- _Aim of the task_: Your answer should consist only of the lines below from the one with "housing = make_base_housing()" through the one with "light and floor", copied exactly.

- _Dataset excerpt_:
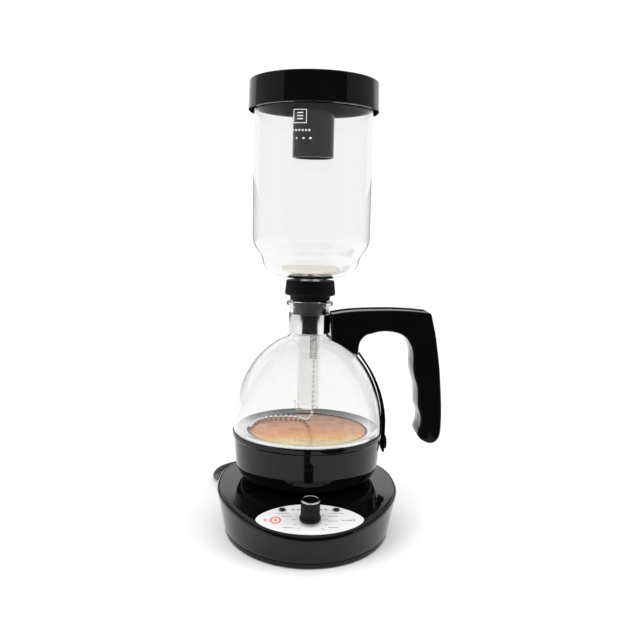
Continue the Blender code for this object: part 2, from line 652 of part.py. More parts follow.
HANDLE_OUTLINE = [  # from the collar along the top, down the grip, round its toe and back up the inside
    (18.9, 191.6), (28.4, 193.4), (37.6, 194.5), (46.8, 195.2), (56.0, 195.6), (65.3, 195.9), (74.5, 196.0),
    (83.8, 195.8), (93.2, 195.4), (100.6, 194.7), (105.6, 194.0), (107.3, 192.0), (109.3, 185.5),
    (111.9, 174.8), (113.8, 164.0), (115.8, 151.4), (117.2, 140.6), (118.2, 129.7), (119.3, 116.9),
    (120.0, 104.0), (120.1, 92.9), (119.7, 85.5), (118.5, 80.9), (116.2, 77.7), (113.6, 76.1), (110.8, 75.6),
    (106.6, 76.7), (101.9, 79.3), (99.1, 83.2), (99.4, 87.0), (101.0, 92.0), (101.3, 99.0), (100.0, 104.5),
    (98.4, 109.5), (98.1, 116.0), (97.7, 123.0), (96.7, 129.0), (95.0, 134.0), (93.5, 139.6), (92.7, 146.0),
    (92.7, 153.0), (92.1, 158.6), (90.6, 163.8), (88.1, 168.2), (86.0, 171.4), (81.4, 174.4), (76.1, 176.2),
    (70.7, 177.0), (65.4, 177.1), (60.1, 176.4), (54.8, 174.9), (50.0, 173.4), (46.6, 170.3), (44.4, 166.6),
    (43.7, 162.8), (43.3, 157.6), (43.0, 155.0), (36.0, 158.0), (27.0, 163.0), (18.9, 168.0),
]
HANDLE_SCREWS = [(30, 184.5), (96, 185.5), (109.5, 92)]


def make_handle():
    outline = [(x * MM, z * MM) for x, z in HANDLE_OUTLINE]
    inside, outside = GAP / 2, HANDLE_HALF_THICKNESS
    front = extruded("handle_front_half", outline, -outside, -inside, GLOSS_BLACK, 1.6 * MM, -1)
    rear = extruded("handle_rear_half", outline, inside, outside, GLOSS_BLACK, 1.6 * MM, 1)
    lug_pocket = box("lug_pocket", (17 * MM, -1.1 * MM, 176.4 * MM), (38.6 * MM, 1.1 * MM, 188.6 * MM))
    saddle_profile = dome(DOME_RADIUS + SADDLE_GAP, DOME_HEIGHT + SADDLE_GAP, 120 * MM, COLLAR_RADIUS + GAP, 10)
    saddle_profile += [(COLLAR_RADIUS + GAP, 195 * MM), (0, 195 * MM), (0, 120 * MM)]
    saddle = hide(turned("handle_saddle", saddle_profile, None, 48, cutters))
    for half in (front, rear):
        boolean(half, lug_pocket)
        boolean(half, saddle)
    for number, (x, z) in enumerate(HANDLE_SCREWS, 1):
        spot = (x * MM, 0, z * MM)
        boolean(front, cylinder(f"handle_pilot_{number}", 1.8 * MM, -6 * MM, 1 * MM, None, spot, (0, 1, 0), 12))
        boolean(rear, cylinder(f"handle_hole_{number}", 1.8 * MM, -1 * MM, 16 * MM, None, spot, (0, 1, 0), 12))
        boolean(rear, cylinder(f"handle_sink_{number}", 3.4 * MM, 11.6 * MM, 16 * MM, None, spot, (0, 1, 0), 16))
        screw = turned(f"handle_screw_{number}", [
            (0, -5.5 * MM), (1.5 * MM, -5 * MM), (1.5 * MM, 11.9 * MM), (3.1 * MM, 11.9 * MM),
            (3.1 * MM, 13.6 * MM), (2.3 * MM, 14.4 * MM), (0, 14.4 * MM),
        ], POLISHED_STEEL, 12)
        place(screw, spot, (0, 1, 0))


def make_collar():
    inner = NECK_RADIUS + GAP
    collar = turned("neck_collar", [
        (inner, COLLAR_BOTTOM), (COLLAR_RADIUS, COLLAR_BOTTOM), (COLLAR_RADIUS, COLLAR_TOP), (inner, COLLAR_TOP),
    ], POLISHED_STEEL)
    boolean(collar, box("collar_lug", (18 * MM, -0.8 * MM, 176.8 * MM), (38.2 * MM, 0.8 * MM, 188.2 * MM)), "UNION")
    x, z = HANDLE_SCREWS[0]
    boolean(collar, cylinder("collar_lug_hole", 1.8 * MM, -4 * MM, 4 * MM, None, (x * MM, 0, z * MM), (0, 1, 0), 12))
    return collar


STRAP_PATH = [
    (45.9, 154.3), (50.6, 147.6), (55.5, 140.3), (60.4, 130.7), (64.4, 120.7), (67.2, 110.6), (69.0, 100.2),
    (69.5, 92), (69.4, 84), (69.2, 76), (69.2, 65.6),
]
STRAP_THICKNESS = 1.8 * MM
STRAP_SCREW_Z = 72.6 * MM


def make_strap():
    path = [Vector((x * MM, 0.0, z * MM)) for x, z in STRAP_PATH]
    outer, inner = [], []
    for i, point in enumerate(path):
        along = (path[min(i + 1, len(path) - 1)] - path[max(i - 1, 0)]).normalized()
        away = Vector((-along.z, 0.0, along.x)) * STRAP_THICKNESS / 2
        outer.append(point + away)
        inner.append(point - away)
    outline = [(p.x, p.z) for p in outer + inner[::-1]]
    strap = extruded("globe_strap", outline, -STRAP_HALF_WIDTH, STRAP_HALF_WIDTH, GLOSS_BLACK)
    spot = (0, 0, STRAP_SCREW_Z)
    boolean(strap, cylinder("strap_screw_hole", 1.9 * MM, 60 * MM, 75 * MM, None, spot, (1, 0, 0), 12))
    spacer = turned("strap_spacer", [
        (1.9 * MM, 66.8 * MM), (3.8 * MM, 66.8 * MM), (3.8 * MM, 68.0 * MM), (1.9 * MM, 68.0 * MM),
    ], SATIN_BLACK, 16)
    screw = turned("strap_screw", [
        (0, 67.0 * MM), (1.5 * MM, 67.0 * MM), (1.5 * MM, 70.4 * MM), (6.3 * MM, 70.4 * MM), (6.3 * MM, 72.1 * MM),
        (5.5 * MM, 72.8 * MM), (0, 72.8 * MM),
    ], SATIN_BLACK, 20)
    for piece in (spacer, screw):
        place(piece, spot, (1, 0, 0))


# ---------------------------------------------------------------- brewing chamber


def make_chamber():
    wall = CHAMBER_RADIUS
    inner = CHAMBER_RADIUS - GLASS_WALL
    bore = TUBE_RADIUS - TUBE_WALL
    outside = [
        (wall, CHAMBER_TOP - 0.6 * MM), (wall, 258 * MM), (50.6 * MM, 252.2 * MM),
        (47.8 * MM, 247.2 * MM), (44.4 * MM, 242.8 * MM), (43.2 * MM, 239.8 * MM), (42.1 * MM, 235.8 * MM),
        (39.9 * MM, 231.6 * MM), (36.2 * MM, 228 * MM),
        (30.6 * MM, 225.2 * MM), (16 * MM, 221.9 * MM), (11.4 * MM, 221.2 * MM),
        (TUBE_RADIUS, 219.6 * MM), (TUBE_RADIUS, TUBE_BOTTOM),
    ]
    inside = [
        (bore, TUBE_BOTTOM), (bore, 220.6 * MM), (9.6 * MM, 222.8 * MM), (16 * MM, 223.8 * MM),
        (30 * MM, 226.9 * MM), (35.2 * MM, 229.5 * MM), (38.4 * MM, 232.6 * MM), (40.4 * MM, 236.5 * MM),
        (41.4 * MM, 240.4 * MM), (42.8 * MM, 243.8 * MM), (46.2 * MM, 248.2 * MM), (48.9 * MM, 252.8 * MM),
        (inner, 258 * MM),
        (inner, CHAMBER_TOP - 0.6 * MM), (inner + 0.5 * MM, CHAMBER_TOP), (wall - 0.5 * MM, CHAMBER_TOP),
    ]
    turned("chamber_glass", outside + inside, CLEAR_GLASS)
    turned("rubber_stopper", [
        (TUBE_RADIUS + GAP, 218.8 * MM), (12.8 * MM, STOPPER_TOP - 0.4 * MM), (20.2 * MM, STOPPER_TOP - 0.4 * MM),
        (21.4 * MM, STOPPER_TOP - 1.2 * MM), (22.5 * MM, 208.9 * MM), (21.9 * MM, 207.8 * MM),
        (18.6 * MM, 207.2 * MM),
        (17.9 * MM, 206 * MM), (17.6 * MM, 202.5 * MM), (15.8 * MM, 202.5 * MM), (15.0 * MM, 200.6 * MM),
        (14.8 * MM, 190 * MM), (14.1 * MM, 187.5 * MM),
        (TUBE_RADIUS + GAP, 187.5 * MM),
    ][::-1], RUBBER_BLACK, 28)


CHAIN_X = 4.4 * MM
BEAD_RADIUS = 1.6 * MM
BEAD_PITCH = 4.5 * MM
LINK_RADIUS = 0.55 * MM


def bead_chain(name, guides, beads):
    """Balls joined by short links along a path."""
    shares = ((-0.36, LINK_RADIUS), (-0.16, BEAD_RADIUS), (0.16, BEAD_RADIUS), (0.36, LINK_RADIUS))
    fine = smooth_path(guides, beads * 24 + 1)
    points, radii = [], []
    for bead in range(beads):
        for share, radius in shares:
            at = (bead + 0.5 + share) * 24
            low = min(int(at), len(fine) - 2)
            points.append(fine[low].lerp(fine[low + 1], at - low))
            radii.append(radius / BEAD_RADIUS)
    return wire(name, points, BEAD_RADIUS, POLISHED_STEEL, 0, radii)


def make_filter():
    turned("filter_disc", [
        (0, 228.2 * MM), (23.6 * MM, 228.2 * MM), (23.9 * MM, 229.2 * MM), (23.3 * MM, 230.2 * MM), (0, 230.3 * MM),
    ], POLISHED_STEEL, 24)
    turned("filter_cloth", [
        (0, 230.7 * MM), (23.6 * MM, 230.6 * MM), (24.7 * MM, 229.9 * MM), (24.6 * MM, 228.6 * MM),
        (23.6 * MM, 227.7 * MM), (19.5 * MM, 227.7 * MM), (19.5 * MM, FILTER_BOTTOM), (23.8 * MM, FILTER_BOTTOM), (25.4 * MM, 227.9 * MM),
        (26.1 * MM, 229.4 * MM), (25.4 * MM, 230.9 * MM), (23.7 * MM, 231.6 * MM), (0, 231.8 * MM),
    ], FILTER_CLOTH, 24)
    turned("filter_hub", [
        (0, 223 * MM), (2.4 * MM, 223 * MM), (3 * MM, 224 * MM), (3 * MM, 227.9 * MM), (0, 227.9 * MM),
    ], POLISHED_STEEL, 16)
    wire("filter_rod", smooth_path([(0, 0, 222.7 * MM), (0.5 * MM, 0, 214 * MM), (3.4 * MM, 0, 186 * MM),
                                    (CHAIN_X - 0.4 * MM, 0, 174.4 * MM)], 8), 0.7 * MM, POLISHED_STEEL, 1)
    turns, steps = 5, 9
    spring = []
    for i in range(turns * steps + 1):
        angle = 2 * math.pi * i / steps
        z = 173.6 * MM - 24.0 * MM * i / (turns * steps)
        spring.append((CHAIN_X - 0.4 * MM + 3.2 * MM * math.cos(angle), 3.2 * MM * math.sin(angle), z))
    wire("filter_spring", spring, 0.5 * MM, POLISHED_STEEL, 0)
    bead_chain("bead_chain", [(CHAIN_X, 0, 149 * MM), (CHAIN_X, 0, 130 * MM), (CHAIN_X, 0, 104 * MM)], 10)
    floor = PLATE_TOP + BEAD_RADIUS + 0.15 * MM
    bead_chain("chain_tail", [
        (CHAIN_X, 1.0 * MM, 101.0 * MM), (3.6 * MM, 6 * MM, 95 * MM), (2 * MM, 16 * MM, 89 * MM),
        (-2 * MM, 27 * MM, floor), (-9 * MM, 34 * MM, floor), (-20 * MM, 37 * MM, floor),
        (-32 * MM, 35 * MM, floor), (-42 * MM, 28.5 * MM, floor), (-48 * MM, 19 * MM, floor), (-51 * MM, 8 * MM, floor), (-52 * MM, -2 * MM, floor),
    ], 22)
    wire("chain_hook", smooth_path([
        (CHAIN_X - 0.2 * MM, 0, 102.6 * MM), (0, 0, 102.2 * MM), (-6 * MM, 0, 102.6 * MM), (-10 * MM, 0, 102.4 * MM),
        (-11.4 * MM, 0, 104.2 * MM), (-11.2 * MM, 0, 108.5 * MM), (-12.4 * MM, 0, 111 * MM),
    ], 18), 0.6 * MM, POLISHED_STEEL, 1)


def make_lid():
    turned("lid_cap", [
        (0, TOTAL_HEIGHT - LID_THICKNESS), (53 * MM, TOTAL_HEIGHT - LID_THICKNESS), (53.9 * MM, LID_BOTTOM),
        (LID_RADIUS - 0.4 * MM, LID_BOTTOM), (LID_RADIUS, LID_BOTTOM + 0.5 * MM), (55.8 * MM, TOTAL_HEIGHT - 1.7 * MM),
        (55.6 * MM, TOTAL_HEIGHT - 0.5 * MM), (54.4 * MM, TOTAL_HEIGHT), (0, TOTAL_HEIGHT),
    ], GLOSS_BLACK)
    top = TOTAL_HEIGHT - LID_THICKNESS - GAP
    turned("lid_stem", [
        (STEM_RADIUS - 2 * MM, STEM_BOTTOM), (STEM_RADIUS, STEM_BOTTOM), (STEM_RADIUS, top - 2 * MM),
        (21 * MM, top - 2 * MM), (21 * MM, top), (STEM_RADIUS - 2 * MM, top),
    ], GLOSS_BLACK, 28)


housing = make_base_housing()
cut_base_housing(housing)
make_base_cover()
make_coupler_socket()
make_swivel_ring()
make_label_plate()
make_control()
make_wiring()
make_cord()
make_pot()
make_heater()
make_globe()
make_handle()
make_collar()
make_strap()
make_chamber()
make_filter()
make_lid()
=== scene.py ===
"""Looks of an electric siphon coffee maker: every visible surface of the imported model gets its
finished shape and material here. Metres, +Z up, in the model's own frame."""

import json
import math

import bmesh
import bpy
from mathutils import Matrix, Vector


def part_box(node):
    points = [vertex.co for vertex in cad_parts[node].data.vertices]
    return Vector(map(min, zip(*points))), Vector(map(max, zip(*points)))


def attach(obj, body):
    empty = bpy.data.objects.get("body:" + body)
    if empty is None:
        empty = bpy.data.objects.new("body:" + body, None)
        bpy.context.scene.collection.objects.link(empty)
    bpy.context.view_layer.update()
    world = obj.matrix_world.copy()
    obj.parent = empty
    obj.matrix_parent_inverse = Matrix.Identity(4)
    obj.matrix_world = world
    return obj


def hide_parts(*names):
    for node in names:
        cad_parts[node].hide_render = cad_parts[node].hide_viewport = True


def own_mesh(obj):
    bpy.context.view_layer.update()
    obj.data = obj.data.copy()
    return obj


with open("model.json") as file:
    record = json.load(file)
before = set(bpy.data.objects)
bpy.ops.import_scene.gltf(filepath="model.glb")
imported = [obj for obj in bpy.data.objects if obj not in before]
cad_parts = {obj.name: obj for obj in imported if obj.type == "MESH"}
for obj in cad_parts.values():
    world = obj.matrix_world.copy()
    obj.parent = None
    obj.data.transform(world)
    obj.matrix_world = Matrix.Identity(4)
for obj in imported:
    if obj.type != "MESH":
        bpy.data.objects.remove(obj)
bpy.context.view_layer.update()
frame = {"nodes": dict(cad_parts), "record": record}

MM = 0.001
ROUND = 144  # steps round a large turned piece


# ---------------------------------------------------------------- camera, light and floor


def add_object(name, data):
    obj = bpy.data.objects.new(name, data)
    bpy.context.scene.collection.objects.link(obj)
    return obj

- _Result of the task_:
housing = make_base_housing()
cut_base_housing(housing)
make_base_cover()
make_coupler_socket()
make_swivel_ring()
make_label_plate()
make_control()
make_wiring()
make_cord()
make_pot()
make_heater()
make_globe()
make_handle()
make_collar()
make_strap()
make_chamber()
make_filter()
make_lid()
=== scene.py ===
"""Looks of an electric siphon coffee maker: every visible surface of the imported model gets its
finished shape and material here. Metres, +Z up, in the model's own frame."""

import json
import math

import bmesh
import bpy
from mathutils import Matrix, Vector


def part_box(node):
    points = [vertex.co for vertex in cad_parts[node].data.vertices]
    return Vector(map(min, zip(*points))), Vector(map(max, zip(*points)))


def attach(obj, body):
    empty = bpy.data.objects.get("body:" + body)
    if empty is None:
        empty = bpy.data.objects.new("body:" + body, None)
        bpy.context.scene.collection.objects.link(empty)
    bpy.context.view_layer.update()
    world = obj.matrix_world.copy()
    obj.parent = empty
    obj.matrix_parent_inverse = Matrix.Identity(4)
    obj.matrix_world = world
    return obj


def hide_parts(*names):
    for node in names:
        cad_parts[node].hide_render = cad_parts[node].hide_viewport = True


def own_mesh(obj):
    bpy.context.view_layer.update()
    obj.data = obj.data.copy()
    return obj


with open("model.json") as file:
    record = json.load(file)
before = set(bpy.data.objects)
bpy.ops.import_scene.gltf(filepath="model.glb")
imported = [obj for obj in bpy.data.objects if obj not in before]
cad_parts = {obj.name: obj for obj in imported if obj.type == "MESH"}
for obj in cad_parts.values():
    world = obj.matrix_world.copy()
    obj.parent = None
    obj.data.transform(world)
    obj.matrix_world = Matrix.Identity(4)
for obj in imported:
    if obj.type != "MESH":
        bpy.data.objects.remove(obj)
bpy.context.view_layer.update()
frame = {"nodes": dict(cad_parts), "record": record}

MM = 0.001
ROUND = 144  # steps round a large turned piece


# ---------------------------------------------------------------- camera, light and floor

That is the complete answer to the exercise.